• **EXERCISE PROMPT**
Please pull out every line that includes the string "from".
## start GIVEN MATERIAL
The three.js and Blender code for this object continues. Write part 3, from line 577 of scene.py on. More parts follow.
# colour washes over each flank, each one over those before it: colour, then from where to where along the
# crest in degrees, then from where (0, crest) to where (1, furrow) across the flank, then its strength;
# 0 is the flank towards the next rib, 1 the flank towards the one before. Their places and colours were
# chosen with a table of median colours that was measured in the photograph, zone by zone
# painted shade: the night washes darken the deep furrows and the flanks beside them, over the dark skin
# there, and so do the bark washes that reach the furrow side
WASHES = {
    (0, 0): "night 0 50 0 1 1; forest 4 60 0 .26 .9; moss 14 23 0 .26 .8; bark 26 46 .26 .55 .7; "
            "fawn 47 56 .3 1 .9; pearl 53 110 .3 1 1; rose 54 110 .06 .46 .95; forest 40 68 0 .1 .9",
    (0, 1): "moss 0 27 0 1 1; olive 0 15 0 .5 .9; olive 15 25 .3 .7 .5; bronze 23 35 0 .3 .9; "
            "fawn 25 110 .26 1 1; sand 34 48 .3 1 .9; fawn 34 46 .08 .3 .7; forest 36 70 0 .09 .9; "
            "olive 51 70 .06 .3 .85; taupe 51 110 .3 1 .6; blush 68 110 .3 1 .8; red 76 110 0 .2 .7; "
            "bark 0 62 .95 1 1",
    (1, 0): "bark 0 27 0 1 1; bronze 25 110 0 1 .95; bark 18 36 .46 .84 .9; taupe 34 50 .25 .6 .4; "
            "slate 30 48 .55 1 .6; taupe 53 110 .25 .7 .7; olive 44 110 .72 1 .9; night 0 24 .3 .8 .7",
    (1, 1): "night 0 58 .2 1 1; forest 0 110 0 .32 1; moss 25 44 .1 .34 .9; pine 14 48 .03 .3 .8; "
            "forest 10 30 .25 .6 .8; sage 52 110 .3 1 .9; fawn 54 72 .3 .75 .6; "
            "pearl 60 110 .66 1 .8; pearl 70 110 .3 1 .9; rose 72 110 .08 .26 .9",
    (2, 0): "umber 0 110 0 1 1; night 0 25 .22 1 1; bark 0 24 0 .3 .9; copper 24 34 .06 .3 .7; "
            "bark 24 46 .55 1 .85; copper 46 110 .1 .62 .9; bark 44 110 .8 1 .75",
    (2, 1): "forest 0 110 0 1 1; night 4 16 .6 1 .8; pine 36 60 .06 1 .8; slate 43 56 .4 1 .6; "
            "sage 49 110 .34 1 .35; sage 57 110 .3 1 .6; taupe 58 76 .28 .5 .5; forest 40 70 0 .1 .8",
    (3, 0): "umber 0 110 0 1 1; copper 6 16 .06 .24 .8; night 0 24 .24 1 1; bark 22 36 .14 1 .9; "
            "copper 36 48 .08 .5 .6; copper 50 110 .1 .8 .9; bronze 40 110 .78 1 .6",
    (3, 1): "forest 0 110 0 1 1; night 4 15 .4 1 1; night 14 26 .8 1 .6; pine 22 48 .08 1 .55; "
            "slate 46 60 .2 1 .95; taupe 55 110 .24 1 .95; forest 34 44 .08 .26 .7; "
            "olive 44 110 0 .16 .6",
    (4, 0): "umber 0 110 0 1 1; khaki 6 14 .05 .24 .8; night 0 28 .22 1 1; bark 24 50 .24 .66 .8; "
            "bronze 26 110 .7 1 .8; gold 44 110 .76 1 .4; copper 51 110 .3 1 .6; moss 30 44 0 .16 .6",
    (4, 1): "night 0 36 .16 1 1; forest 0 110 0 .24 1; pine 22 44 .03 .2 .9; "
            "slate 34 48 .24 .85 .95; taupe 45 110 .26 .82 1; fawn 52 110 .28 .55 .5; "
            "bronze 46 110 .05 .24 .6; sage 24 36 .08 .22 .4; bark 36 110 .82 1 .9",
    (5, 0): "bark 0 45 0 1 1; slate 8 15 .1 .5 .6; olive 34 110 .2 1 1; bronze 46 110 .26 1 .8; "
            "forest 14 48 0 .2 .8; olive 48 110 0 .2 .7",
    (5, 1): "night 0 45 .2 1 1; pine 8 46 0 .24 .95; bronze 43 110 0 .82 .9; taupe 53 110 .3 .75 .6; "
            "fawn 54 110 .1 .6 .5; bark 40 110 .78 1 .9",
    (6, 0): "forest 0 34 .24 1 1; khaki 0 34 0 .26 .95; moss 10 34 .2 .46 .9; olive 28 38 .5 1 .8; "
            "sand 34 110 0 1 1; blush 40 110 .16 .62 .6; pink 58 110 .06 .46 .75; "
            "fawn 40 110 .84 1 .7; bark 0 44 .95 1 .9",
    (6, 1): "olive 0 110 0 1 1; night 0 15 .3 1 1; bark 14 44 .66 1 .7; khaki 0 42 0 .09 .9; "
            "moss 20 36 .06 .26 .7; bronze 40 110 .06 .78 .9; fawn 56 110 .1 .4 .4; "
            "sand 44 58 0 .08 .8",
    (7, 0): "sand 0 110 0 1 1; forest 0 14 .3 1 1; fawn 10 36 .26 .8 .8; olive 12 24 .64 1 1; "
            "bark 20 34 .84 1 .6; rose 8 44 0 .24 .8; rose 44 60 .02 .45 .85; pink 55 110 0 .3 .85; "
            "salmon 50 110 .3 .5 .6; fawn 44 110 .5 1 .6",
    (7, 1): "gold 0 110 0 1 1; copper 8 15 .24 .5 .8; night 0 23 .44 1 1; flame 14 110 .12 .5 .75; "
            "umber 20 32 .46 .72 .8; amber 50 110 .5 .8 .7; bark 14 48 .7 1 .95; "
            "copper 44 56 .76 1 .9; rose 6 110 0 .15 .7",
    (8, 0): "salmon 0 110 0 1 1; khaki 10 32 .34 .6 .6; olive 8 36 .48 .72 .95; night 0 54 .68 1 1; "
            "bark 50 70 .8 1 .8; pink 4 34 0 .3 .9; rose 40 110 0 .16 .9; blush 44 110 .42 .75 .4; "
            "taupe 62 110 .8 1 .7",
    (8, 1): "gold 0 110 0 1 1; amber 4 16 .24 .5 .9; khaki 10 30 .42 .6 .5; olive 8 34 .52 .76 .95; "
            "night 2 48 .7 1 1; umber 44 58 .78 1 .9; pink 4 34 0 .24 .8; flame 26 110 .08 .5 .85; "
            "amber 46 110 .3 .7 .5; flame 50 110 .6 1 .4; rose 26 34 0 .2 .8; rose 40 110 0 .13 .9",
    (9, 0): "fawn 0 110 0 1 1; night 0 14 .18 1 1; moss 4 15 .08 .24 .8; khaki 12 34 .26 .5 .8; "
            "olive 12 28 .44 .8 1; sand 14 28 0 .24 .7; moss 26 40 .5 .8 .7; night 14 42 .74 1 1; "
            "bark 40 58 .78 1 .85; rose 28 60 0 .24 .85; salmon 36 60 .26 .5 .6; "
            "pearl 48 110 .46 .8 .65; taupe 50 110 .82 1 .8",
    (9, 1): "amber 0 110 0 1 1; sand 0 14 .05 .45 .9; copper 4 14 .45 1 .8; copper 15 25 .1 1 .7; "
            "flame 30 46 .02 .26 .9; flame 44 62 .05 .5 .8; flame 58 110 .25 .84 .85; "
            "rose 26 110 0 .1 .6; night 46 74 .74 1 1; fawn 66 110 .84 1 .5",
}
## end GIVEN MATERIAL
• **EXERCISE OUTPUT**
The three.js and Blender code for this object continues. Write part 3, from line 577 of scene.py on. More parts follow.
# colour washes over each flank, each one over those before it: colour, then from where to where along the
# crest in degrees, then from where (0, crest) to where (1, furrow) across the flank, then its strength;